When your phone buzzes early on a morning and high winds and heavy rain is forecast, it is bound to be someone deciding they have better things to do than run a 30 mile route dreamt up in drier times. Quite understandable. Still, seven Carnethies made the 0744 train from Haymarket to Dalmeny for the inaugural Carnethy Sea to Summit as part of the winter 2016/2017 Ultra Series.
We got it bad. From stepping onto the platform to 20mins from the end, we were wet and battered by the rain-filled wind. Storm Doris may have passed but her tail was long. Why is it the day before is always nice than the actual day? Our route went down to under the FRB and dip our toes in the River Forth (the Sea bit) then followed the old railway line towards Newbridge, quite nice on puddle strewn trails. A fortunate wrong turn took us along the River Almond on a vague trail and a bit of bondoo bashing to hit a building site that looked like a battlefield. This was bypassed on account of an angry guy in high vis, past car salerooms and ways found to continue following the muddy torrent of a river, a bit of canal, then a lovely canal feeder stream till exiting the Almondvale Country Park to a great wee café at Almondell Garden Centre that Jeff Roberts had sweet-talked the owner to open on her birthday for us. He even took a present for her, nice touch Jeff, and we sang her Happy Birthday.

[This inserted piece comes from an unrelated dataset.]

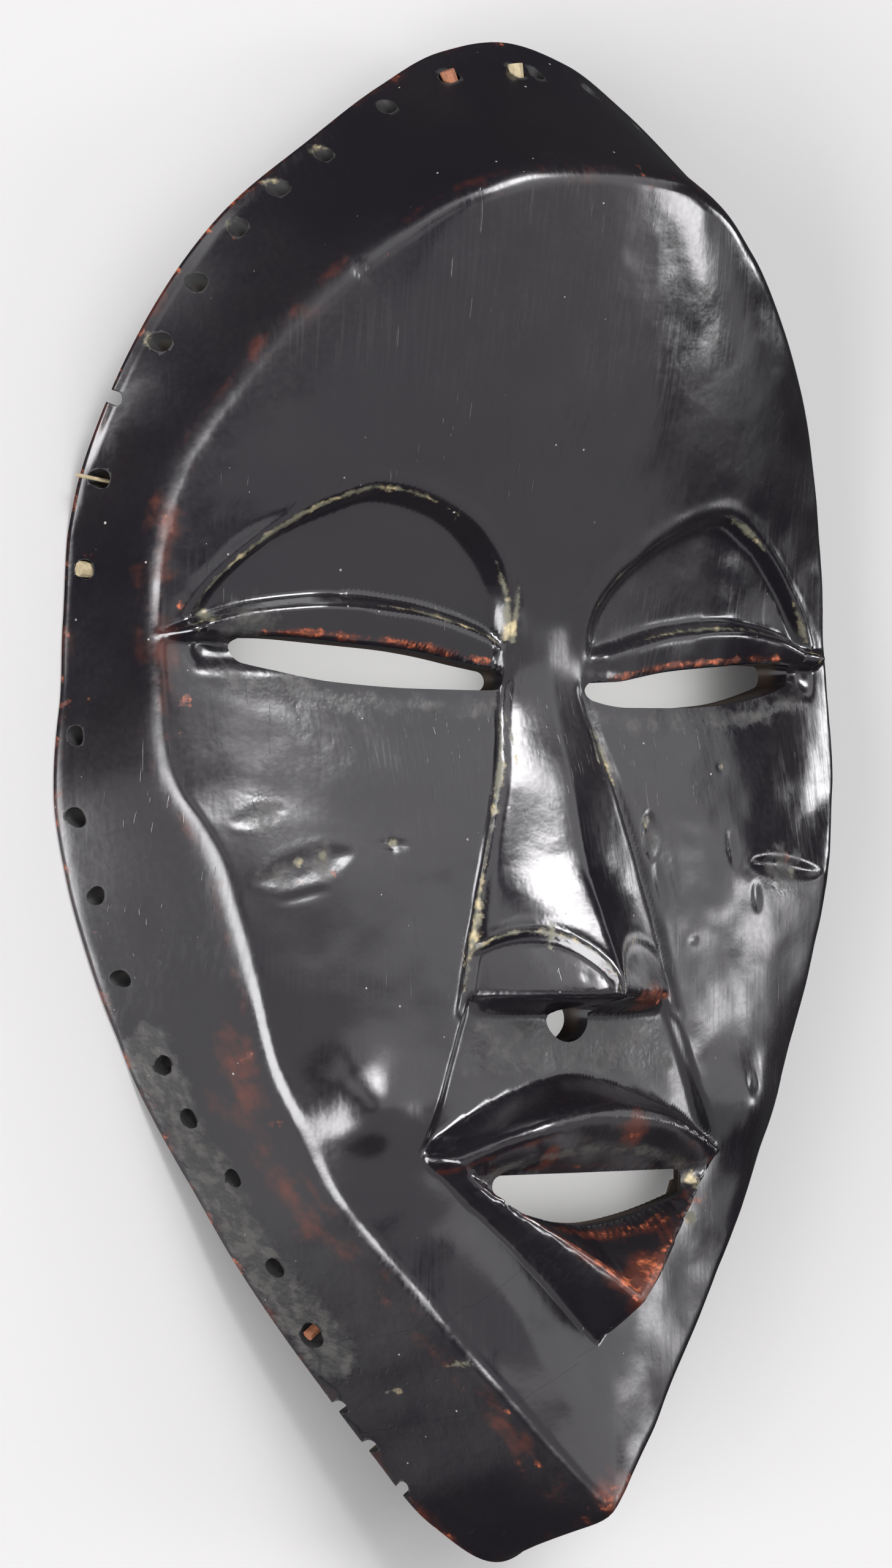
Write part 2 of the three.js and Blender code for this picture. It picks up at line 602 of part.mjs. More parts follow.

The next leg headed via tracks, waterlogged fields, woods, lots of gate hopping into quagmire, and the odd farmyard, wigwams and steadings out to Selm Muir Wood to pick up the Scottish National Trail to cross the A70 at Little Vantage where the Thieves Road starts. Graham Nash was struggling to keep up since he is not too fit (oh, tell I lie, that was me….!), and he decided to head for Listonsheils and back home to watch the Rugby. The remaining five thought ‘What a total lightweight, Nash can’t hack it’. After 100m along the Thieves Road the remaining five thought ‘What a git, he knew what was coming and didn’t fancy 4km wading through rivers and bog’. The wind was blowing, the rain not far from horizontal, I was weary and using poles to protect the odd niggle. Jim Hardie and Viv Busby were in shorts so wanted to push-on to keep warm. Wet slushy snow from the recent storms made the water very cold with regular wading through long sections cooled the toes till they were numb.
Then relief, or was it? The path climbing up East Cairn Hill was a waterfall. The wind did not relent. We ground it out and thankfully the cairn at the top gave shelter (the Summit bit). Jeff Roberts and Rachel has put their waterproof trousers on while waiting for me. Jim and Viv shivered in their shorts. A Summit piccy then off through wet snow and sphagnum moss holes and peat bog for the Borestane. I found it hard to run the tussocks and being so wet with the wind so chilling and decided to stop and put my Montane Primus (hollofil) jacket. Joy, some warmth.
Our route from the Borestane intended to drop North then head for Bavelaw Castle. We were going to turn right to head down the Cleuch, past the 2 reservoirs then up over Allermuir to the Steading. A team decision agreed to hit Bavelaw and turn left, not right, and head for Balerno. After 5½ hrs being wet and the pub closer that way, with the 44 bus back to town beckoning, we headed down Exponential Hill and on to the Grey Horse Pub in Balerno to dry out. A photo of a local outside is because the passer-by who I asked to get a team shot couldn’t press a button hard enough!
This route ended up about a marathon distance and just under 1000m ascent finishing in Balerno. The trails and paths are great and the scenery really nice with some great bridge architecture. It would be nice in the dry, or in summer, and of course various options from the Borestane to Hillend could add distance and add ascent by doing the the first or second half of the Pentland Skyline….if you want to make it ‘harder’.
Well done to the team for turning up and waiting for me.